Me recupero de las fiebres, del invierno más largo que viví y el otoño desviste los plátanos de mi calle. Así que el suelo se vuelve una alfombra amarilla por la que paseo mis pies cansados. Vuelvo a Madrid y la mañana de octubre me quema y me miente. No es primavera, aunque los días prometan sol y las aves jueguen a perseguirse sobre los tejados.
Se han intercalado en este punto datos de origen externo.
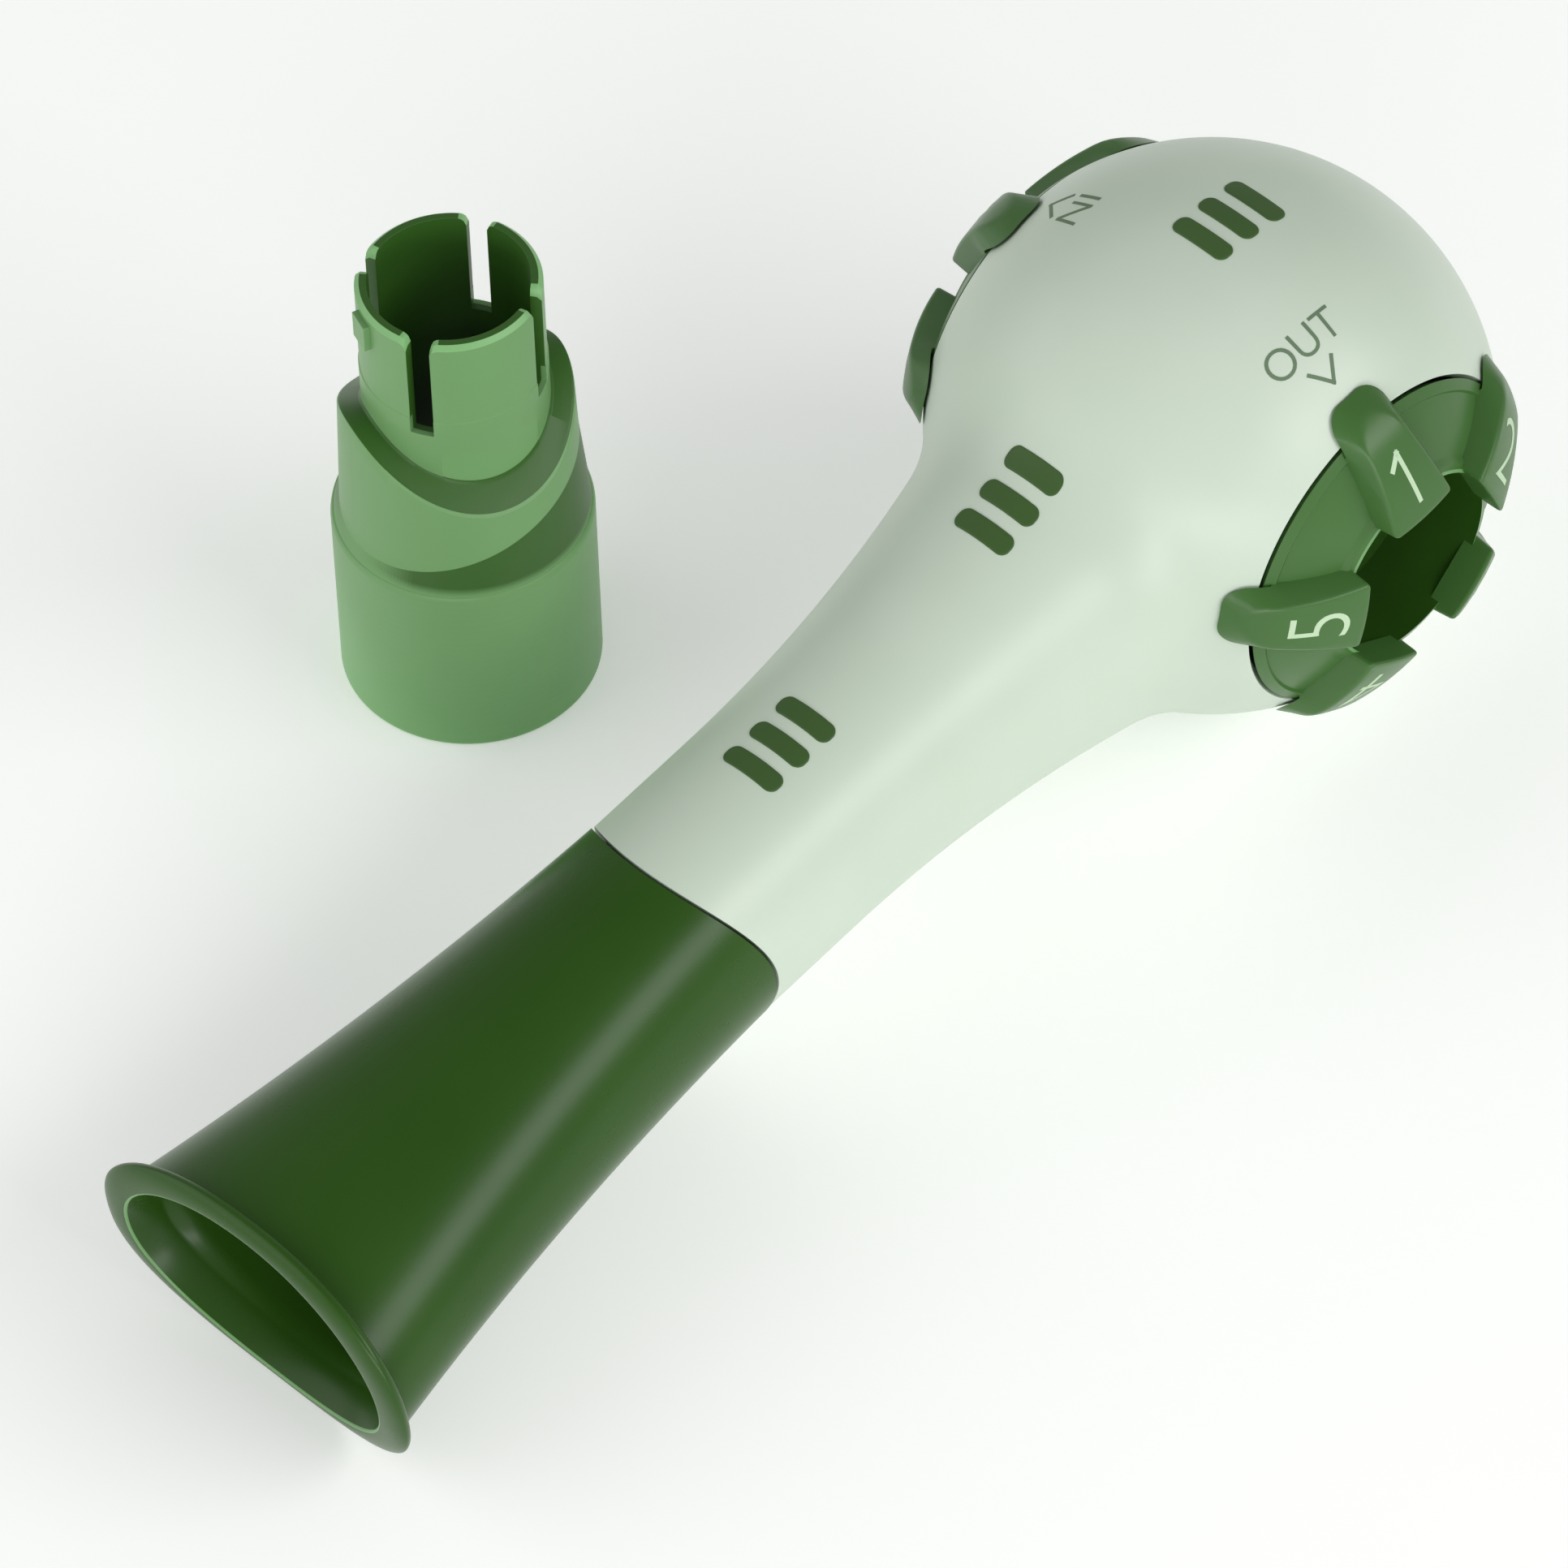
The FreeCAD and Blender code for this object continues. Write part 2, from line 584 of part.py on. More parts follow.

No es primavera y los periódicos delatan las atrocidades que originó la guerra que nosotros maldecimos. Wikileaks revela el contenido de archivos clasificados y corrobora lo que Casandra vaticinó: decenas de miles de muertos, torturas, abusos, violencia. Ella, la adivina a la que nadie escuchó, aquella que se puse de pie entre el delirio y la mentira, mi dulce Casandra, la opinión pública lo supo antes que nadie y denunció el horror que hubo de cubrir los cielos de aquellos días terribles.
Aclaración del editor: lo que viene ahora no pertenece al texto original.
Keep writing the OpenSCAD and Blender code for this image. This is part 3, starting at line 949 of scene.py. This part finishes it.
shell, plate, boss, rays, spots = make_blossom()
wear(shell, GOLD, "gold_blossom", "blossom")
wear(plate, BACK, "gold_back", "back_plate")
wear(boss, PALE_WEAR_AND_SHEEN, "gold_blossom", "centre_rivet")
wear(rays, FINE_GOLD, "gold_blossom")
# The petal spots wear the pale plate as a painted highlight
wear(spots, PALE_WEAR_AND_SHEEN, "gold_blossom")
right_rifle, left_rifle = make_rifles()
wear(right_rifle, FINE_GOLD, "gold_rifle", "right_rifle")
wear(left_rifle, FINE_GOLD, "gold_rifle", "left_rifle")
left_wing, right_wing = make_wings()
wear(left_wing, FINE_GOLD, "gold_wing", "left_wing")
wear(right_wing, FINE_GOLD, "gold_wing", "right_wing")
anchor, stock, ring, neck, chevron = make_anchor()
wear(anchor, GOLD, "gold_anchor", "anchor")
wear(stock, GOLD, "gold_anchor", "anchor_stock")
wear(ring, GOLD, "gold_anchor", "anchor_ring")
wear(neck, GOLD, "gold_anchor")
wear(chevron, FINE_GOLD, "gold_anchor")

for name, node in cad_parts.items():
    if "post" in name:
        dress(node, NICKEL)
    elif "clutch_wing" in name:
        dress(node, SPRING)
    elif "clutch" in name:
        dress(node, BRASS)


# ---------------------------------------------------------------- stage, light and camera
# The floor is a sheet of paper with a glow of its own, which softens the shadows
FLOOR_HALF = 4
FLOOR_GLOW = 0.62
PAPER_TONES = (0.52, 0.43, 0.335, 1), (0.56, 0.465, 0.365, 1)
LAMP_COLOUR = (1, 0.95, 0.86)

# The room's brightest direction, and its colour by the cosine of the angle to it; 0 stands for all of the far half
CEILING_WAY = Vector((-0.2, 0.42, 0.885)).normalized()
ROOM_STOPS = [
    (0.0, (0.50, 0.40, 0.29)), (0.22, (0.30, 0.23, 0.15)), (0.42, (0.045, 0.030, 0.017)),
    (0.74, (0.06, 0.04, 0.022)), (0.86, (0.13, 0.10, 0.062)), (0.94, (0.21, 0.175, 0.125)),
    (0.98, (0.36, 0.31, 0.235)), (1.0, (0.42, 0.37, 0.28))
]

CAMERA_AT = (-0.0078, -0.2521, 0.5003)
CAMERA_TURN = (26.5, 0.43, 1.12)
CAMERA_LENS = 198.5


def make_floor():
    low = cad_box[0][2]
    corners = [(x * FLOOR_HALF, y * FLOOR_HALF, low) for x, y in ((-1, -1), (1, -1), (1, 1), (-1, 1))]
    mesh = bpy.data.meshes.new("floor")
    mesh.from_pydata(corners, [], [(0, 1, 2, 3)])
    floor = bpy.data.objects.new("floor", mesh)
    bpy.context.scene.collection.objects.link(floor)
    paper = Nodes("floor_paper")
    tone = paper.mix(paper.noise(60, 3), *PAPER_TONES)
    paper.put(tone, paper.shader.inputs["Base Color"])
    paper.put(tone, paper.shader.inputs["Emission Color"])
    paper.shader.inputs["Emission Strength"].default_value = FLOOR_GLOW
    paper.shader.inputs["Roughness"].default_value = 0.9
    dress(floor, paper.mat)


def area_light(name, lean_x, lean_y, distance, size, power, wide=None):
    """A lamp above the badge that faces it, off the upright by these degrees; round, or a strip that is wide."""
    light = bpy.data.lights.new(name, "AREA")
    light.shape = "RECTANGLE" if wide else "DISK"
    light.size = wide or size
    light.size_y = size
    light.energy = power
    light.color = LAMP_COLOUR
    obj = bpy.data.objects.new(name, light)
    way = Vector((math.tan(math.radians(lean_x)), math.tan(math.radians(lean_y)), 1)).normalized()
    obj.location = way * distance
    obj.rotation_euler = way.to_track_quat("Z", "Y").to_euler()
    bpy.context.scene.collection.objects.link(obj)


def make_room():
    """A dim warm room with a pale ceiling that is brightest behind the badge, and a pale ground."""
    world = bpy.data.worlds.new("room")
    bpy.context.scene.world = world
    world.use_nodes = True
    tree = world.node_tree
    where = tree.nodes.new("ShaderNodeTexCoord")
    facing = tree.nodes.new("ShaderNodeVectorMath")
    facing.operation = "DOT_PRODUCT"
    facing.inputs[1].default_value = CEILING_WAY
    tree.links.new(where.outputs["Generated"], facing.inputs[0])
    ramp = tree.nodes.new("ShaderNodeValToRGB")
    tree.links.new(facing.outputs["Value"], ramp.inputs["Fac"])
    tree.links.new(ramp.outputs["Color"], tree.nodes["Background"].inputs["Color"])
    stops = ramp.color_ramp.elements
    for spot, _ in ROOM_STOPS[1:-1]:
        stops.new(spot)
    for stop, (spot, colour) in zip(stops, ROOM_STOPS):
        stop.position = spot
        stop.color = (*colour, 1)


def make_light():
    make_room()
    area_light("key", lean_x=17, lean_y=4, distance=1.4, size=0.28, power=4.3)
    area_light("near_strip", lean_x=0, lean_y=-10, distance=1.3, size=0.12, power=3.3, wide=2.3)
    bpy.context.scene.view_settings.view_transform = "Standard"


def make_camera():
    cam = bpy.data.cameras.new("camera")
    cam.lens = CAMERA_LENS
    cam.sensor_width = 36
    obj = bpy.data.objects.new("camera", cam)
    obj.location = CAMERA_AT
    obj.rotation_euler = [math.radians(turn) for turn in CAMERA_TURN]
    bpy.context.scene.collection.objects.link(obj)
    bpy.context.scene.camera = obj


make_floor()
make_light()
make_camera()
No es primavera en Madrid, aunque la tos y tu ausencia me queme el pecho. Tengo que dejar de fumar, me digo mientras suenan las voces del coro de niños que grabamos en Palestina. Fredi Marugán graba las guitarras del tema, desinteresadamente, con la generosidad de siempre. La canción va creciendo y todos los niños del mundo cantan en las voces del coro de la Escuela de música Edward Said de Ramallah.
No es primavera y el jazmín, que el año pasado resistió al invierno, se aferra a la reja con fuerza, trepa como un dulce recuerdo por la memoria. Y así, con la terquedad de la planta trepadora, salgo a la calle con la intención de seguir cantando, pues vivimos.
Aunque no sea primavera. El otoño, amarillo, como algún amanecer, tiene sabor a prólogo, a maleta a medio hacer, a estación de tren, a desayuno recién servido. La fiebre se marcha, apago el último cigarro y salgo a la calle, esperando encontrarte.